Il boss di Brancaccio Giuseppe Graviano, si difende nel processo ’Ndrangheta Stragista, che si celebra a Reggio Calabria. “Mai stato in Calabria, mai conosciuto i Piromalli. E non conosco Dell’Utri”. Queste le dichiarazioni del boss palermitano che prova a smarcarsi dalle accuse dei Pm che chiedono per lui e per l’altro imputato, il reggino Rocco Santo Filippone, la pena dell’ergastolo.

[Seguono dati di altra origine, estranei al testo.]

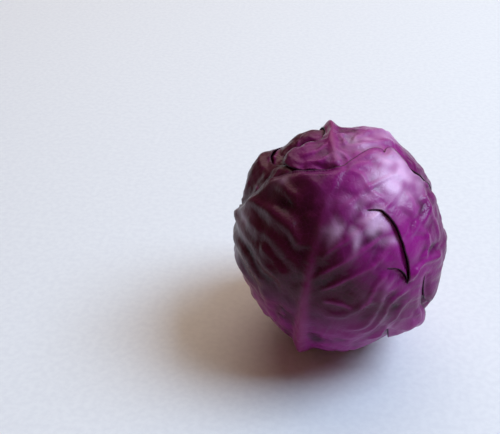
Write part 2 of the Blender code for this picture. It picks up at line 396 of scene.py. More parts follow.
def rumple(x, y, size, seed):
    """Soft random rises and dips from -1 to 1, about the given size in degrees."""
    column, row = np.floor(x / size), np.floor(y / size)
    u, v = smoothstep(x / size - column, 0, 1), smoothstep(y / size - row, 0, 1)
    near = scatter(column, row, seed) * (1 - u) + scatter(column + 1, row, seed) * u
    far = scatter(column, row + 1, seed) * (1 - u) + scatter(column + 1, row + 1, seed) * u
    return 2 * (near * (1 - v) + far * v) - 1


PILLOW_STRAY = 0.8
PILLOW_FLANK = 0.75


def pillows(x, y, size, seed):
    """The puffed blade between the smallest veins: 0 along those veins and 1 on each pillow's top."""
    column, row = np.floor(x / size), np.floor(y / size)
    nearest = np.full(np.shape(x), FAR)
    second = np.full(np.shape(x), FAR)
    for i in (-1, 0, 1):
        for j in (-1, 0, 1):
            stray_x = PILLOW_STRAY * (scatter(column + i, row + j, seed) - 0.5)
            stray_y = PILLOW_STRAY * (scatter(column + i, row + j, seed + 1) - 0.5)
            middle_x = (column + i + 0.5 + stray_x) * size
            middle_y = (row + j + 0.5 + stray_y) * size
            reach = np.hypot(x - middle_x, y - middle_y)
            second = np.where(reach < nearest, nearest, np.minimum(second, reach))
            nearest = np.minimum(nearest, reach)
    return smoothstep((second - nearest) / size, 0.0, PILLOW_FLANK)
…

Le accuse a Giuseppe Graviano

Graviano in questo procedimento, arrivato in secondo grado, accusato di essere il mandante degli attentati ai Carabinieri Antonino Fava e Vincenzo Garofalo. I due militari sono stati uccisi alle porte di Scilla il 18 gennaio 1994 nel quadro del piano criminale di allargare il raggio delle stragi continentali. Altri due agguati fallirono per un soffio. Si tratta dei tentati omicidi del primo dicembre 1993 a carico del carabiniere Vincenzo Pasqua e all’appuntato Silvio Ricciardo, e del primo febbraio 1994 quando rimasero feriti l’appuntato Bartolomeo Musicò e il brigadiere Salvatore Serra.

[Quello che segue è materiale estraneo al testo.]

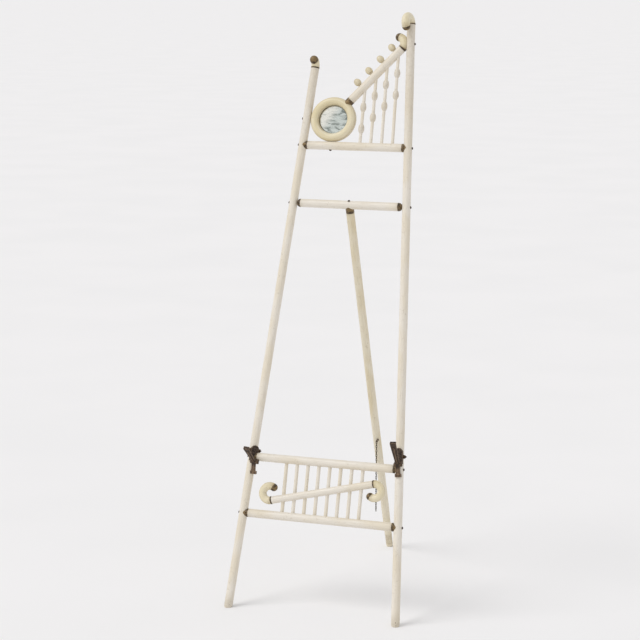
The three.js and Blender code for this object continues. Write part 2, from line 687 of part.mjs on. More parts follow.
for (const side of Object.keys(sides)) {
  const rest = new THREE.Group();
  rest.position.set(0, 0, restHingeHeight[side] / Math.cos(splay));
  uprightAxes[side].add(rest);
  const saddle = new THREE.Group();
  saddle.rotation.z = restSaddleTurn[side];
  const hinge = new THREE.Group();
  hinge.position.set(0, -restHingeStandOff, 0).applyEuler(saddle.rotation);
  hinge.rotation.z = restArmTurn[side];
  rest.add(saddle, hinge);
  saddle.updateMatrix();
  hinge.updateMatrix();
  const toHinge = hinge.matrix.clone().invert().multiply(saddle.matrix);

  const plate = place(hinge, `${side}_rest_plate`, plateGeometry(toHinge, restBoltRise[side]), castBronze);
  const arm = place(hinge, `${side}_rest_arm`, armGeometry(restTongueAngle[side]), castBronze);

  const post = drill(rest, at(0, -60), at(0, 80), dowelRadius + fitGap, dowelSides);
  const railReach = uprightX(lowerRailHeight);
  const railEnd = drill(
    frame, at(-railReach, lowerRailHeight), at(railReach, lowerRailHeight), dowelRadius + fitGap, dowelSides,
  );
  const throughPin = drill(hinge, at(-20, 0), at(20, 0), pinRadius + fitGap);
  const barrelSeat = drill(hinge, at(-lugInner, 0), at(lugInner, 0), lugRadius + 2 * fitGap, slimSides);
  const boltRise = restBoltRise[side];
  const throughBolt = drill(
    saddle, at(-20, boltRise, -boltStandOff), at(20, boltRise, -boltStandOff), boltRadius + fitGap,
  );
  const headSeats = [-1, 1].map((sign) => (
    drill(hinge, at(sign * lugOuter, 0), at(sign * (lugOuter + 3), 0), pinHead + 2 * fitGap)
  ));
  machine(plate, post, railEnd, barrelSeat, throughPin, throughBolt, ...headSeats);
  machine(arm, post, throughPin);
  machine(uprights[side], throughBolt);

  const pinFace = lugOuter + fitGap;
  place(hinge, `${side}_rest_pin`, turned([
    [0, -pinFace - 1.6], [pinHead - 1, -pinFace - 1.6], [pinHead, -pinFace], [pinRadius, -pinFace],
    [pinRadius, pinFace], [pinHead, pinFace], [pinHead - 1, pinFace + 1.6], [0, pinFace + 1.6],
  ], stickSides).rotateY(Math.PI / 2), darkIron);

  const boltHead = 4.6;
  const boltFace = bossFace + fitGap;
  const nutThickness = 4.6;
  const boltTip = 4.2;
  const bolt = place(saddle, `${side}_rest_bolt`, turned([
    [0, -boltFace - 2.4], [boltHead * 0.6, -boltFace - 2.2], [boltHead, -boltFace], [boltRadius, -boltFace],
    [boltRadius, boltFace + nutThickness + 1], [0, boltFace + nutThickness + boltTip],
  ], stickSides).rotateY(Math.PI / 2), darkIron);
  bolt.position.set(0, -boltStandOff, boltRise);
  const thread = (boltRadius + fitGap) / Math.cos(Math.PI / 6);
  const nut = place(saddle, `${side}_rest_nut`, turned([
    [thread, boltFace], [5.2, boltFace], [5.2, boltFace + nutThickness - 0.8],
    [4.3, boltFace + nutThickness], [thread, boltFace + nutThickness], [thread, boltFace],
  ], 6).rotateY(Math.PI / 2), darkIron);
  nut.position.copy(bolt.position);
}

// ---------------------------------------------------------------------------------------------
// Chain eye and stay chain
// ---------------------------------------------------------------------------------------------

const eyeWire = 1.25;
const eyeLoop = 4;
const eyeStandOff = dowelRadius + eyeLoop + eyeWire - 0.4;
const eyeShank = 12;
const eyeSweep = degrees(318);

// A screw eye: a straight shank into the leg, then a loop of wire that nearly closes on it.
class EyeCurve extends THREE.Curve {
  getPoint(t, target = new THREE.Vector3()) {
    const straight = eyeShank + eyeStandOff - eyeLoop;
    const travelled = t * (straight + eyeLoop * eyeSweep);
    if (travelled < straight) {
      return target.set(0, eyeShank - travelled, 0);
    }
    const turn = (travelled - straight) / eyeLoop;
    return target.set(
      0,
      -eyeStandOff + eyeLoop * Math.cos(turn),
      eyeLoop * Math.sin(turn),
    );
  }
}

const wireSection = new THREE.Shape().absarc(0, 0, eyeWire, 0, 2 * Math.PI, false);
const chainEye = place(legAxis, 'chain_eye', new THREE.ExtrudeGeometry(wireSection, {
  steps: 24, extrudePath: new EyeCurve(), curveSegments: 3,
}), darkIron);
chainEye.position.z = -eyeDrop;
chainEye.rotation.z = eyeTurn;
machine(rearLeg, drill(
  chainEye, at(0, 0, -dowelRadius - 2), at(0, 0, eyeShank + 1), eyeWire + fitGap,
));

legAxis.updateWorldMatrix(true, true);
const eyeCentre = chainEye.localToWorld(new THREE.Vector3(0, -eyeStandOff, 0));
const chainTop = eyeCentre.clone().setZ(eyeCentre.z - eyeLoop - eyeWire - fitGap);
const chainPoints = [0, 0.2, 0.4, 0.6, 0.8, 1].map((share) => (
  chainTop.clone().setZ(chainTop.z - chainLength * share)
));
const chainSection = new THREE.Shape().absarc(0, 0, chainRadius, 0, 2 * Math.PI, false);
place(easel, 'stay_chain', new THREE.ExtrudeGeometry(chainSection, {
  steps: 20, extrudePath: new THREE.CatmullRomCurve3(chainPoints), curveSegments: 4,
}), chainBrass);

// ---------------------------------------------------------------------------------------------
// Origin: floor level, in the middle of the easel's footprint, chain left out
// ---------------------------------------------------------------------------------------------

makeCuts();
const group = new THREE.Group();
group.add(easel);
group.updateMatrixWorld(true);
const extent = new THREE.Box3();
easel.traverse((object) => {
  if (object.isMesh && object.name !== 'stay_chain') {
    extent.expandByObject(object, true);
  }
});
const middle = extent.getCenter(new THREE.Vector3());
easel.position.set(-middle.x, -middle.y, -extent.min.z);
group.updateMatrixWorld(true);

export default group;
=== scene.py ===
"""Stick-and-ball display easel in painted dowels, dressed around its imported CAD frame.

Sizes are in millimetres up to the making of each mesh, which is in metres in the CAD's own frame.
The front frame is drawn flat, x to the viewer's right, y to the back and z up along the frame, and
is then leaned back as one.
"""

import logging
import math
import zlib
from collections.abc import Callable, Sequence
from dataclasses import dataclass, field, replace
from enum import Enum

import bpy
import numpy as np
from mathutils import Matrix, Vector

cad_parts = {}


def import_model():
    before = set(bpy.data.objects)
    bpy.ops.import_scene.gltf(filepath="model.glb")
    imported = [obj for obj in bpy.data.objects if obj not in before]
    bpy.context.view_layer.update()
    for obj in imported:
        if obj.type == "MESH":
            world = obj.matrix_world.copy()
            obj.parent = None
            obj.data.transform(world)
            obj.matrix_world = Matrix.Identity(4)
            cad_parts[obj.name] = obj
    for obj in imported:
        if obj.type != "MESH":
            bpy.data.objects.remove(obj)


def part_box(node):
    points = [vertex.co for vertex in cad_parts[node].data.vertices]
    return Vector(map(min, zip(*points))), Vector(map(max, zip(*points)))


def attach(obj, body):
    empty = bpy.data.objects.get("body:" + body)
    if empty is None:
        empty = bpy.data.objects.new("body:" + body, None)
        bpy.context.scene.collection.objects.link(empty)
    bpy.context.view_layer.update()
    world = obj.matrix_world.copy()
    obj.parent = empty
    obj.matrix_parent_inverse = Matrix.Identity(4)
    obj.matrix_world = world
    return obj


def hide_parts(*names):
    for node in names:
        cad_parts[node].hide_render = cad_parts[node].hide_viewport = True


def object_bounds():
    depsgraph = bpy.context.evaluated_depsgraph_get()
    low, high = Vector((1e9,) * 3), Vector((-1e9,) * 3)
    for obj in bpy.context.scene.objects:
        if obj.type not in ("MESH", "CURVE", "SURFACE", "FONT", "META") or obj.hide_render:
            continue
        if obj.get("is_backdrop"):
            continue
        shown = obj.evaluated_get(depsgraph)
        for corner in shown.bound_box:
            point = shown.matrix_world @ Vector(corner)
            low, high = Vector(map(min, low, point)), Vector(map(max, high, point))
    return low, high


log = logging.getLogger("easel")

Profile = list[tuple[float, float]]
Cut = Callable[[np.ndarray, np.ndarray], np.ndarray]
Colour = tuple[float, float, float]
Band = tuple[float, float]

MILLIMETRE = 0.001
FAR_FROM_TRIM = -30.0
FIT_GAP = 0.3
TINY = 1e-6
BORE = 5.3
BORE_DEPTH = 12.5
DOWEL_SIDES = 40
COPED_SIDES = 48
STICK_SIDES = 28
HAND_WORK = 0.08
CREASE = math.radians(38)
ALONG = Vector((0, 0, 1))
ACROSS = Vector((1, 0, 0))
BACK = Vector((0, 1, 0))


class Side(Enum):
    """The viewer's left or right; the value is the sign of x."""

    LEFT = -1
    RIGHT = 1

    @property
    def word(self) -> str:
        """The side's name as the frame's nodes spell it."""
        return self.name.lower()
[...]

La difesa contro le accuse

Graviano, collegato in videoconferenza dal super carcere di Terni, dove è recluso in regime di carcere duro, ha contestato le ricostruzioni dell’accusa e ha provato a smontare le dichiarazioni dei testimoni, “hanno raccontato fatti per sentito dire”. “In merito agli attentati le dichiarazioni di Spatuzza, oltre a non essere attendibili non vengono riscontrate dai collaboratori Villani e Lo Giudice il cui apporto dichiarativo appare inconsistente e rasenta il fondo. È chiaro il tentativo di Spatuzza e del duo Villani e Lo Giudice di attribuire a Graviano la responsabilità degli attentati, fornendo una ricostruzione dei fatti che si scontra con le dichiarazioni fornite dagli stessi in precedenza: sentiti nel processo cercano di aggiustare la mira”, questa la difesa dell’avvocato Giuseppe Aloisio del Foro di Reggio.

La sentenza prevista il 10 marzo

Per l’avvocato Federico Vianelli, inoltre, “l’accusa è costituita da singolari coincidenze. Qui non vi sono elementi seri e rigorosi di prova. Le contestazioni sono una sorta di cortina fumogena, affascinante se è uno è appassionato di storia, ma non per questo, per confermare un teorema, a tutti i costi dobbiamo arrivare a un giudizio di responsabilità, a una condanna in capo a Graviano. Se c’è questa passione investigativa venga soddisfatta, altrimenti vengano investigate altre situazioni, vengano portati a giudizio altre persone. Qui vedo soltanto Graviano e Filippone. Chi altri vedo? È vero che sono invisibili, ma sono usciti i nomi, i cognomi”.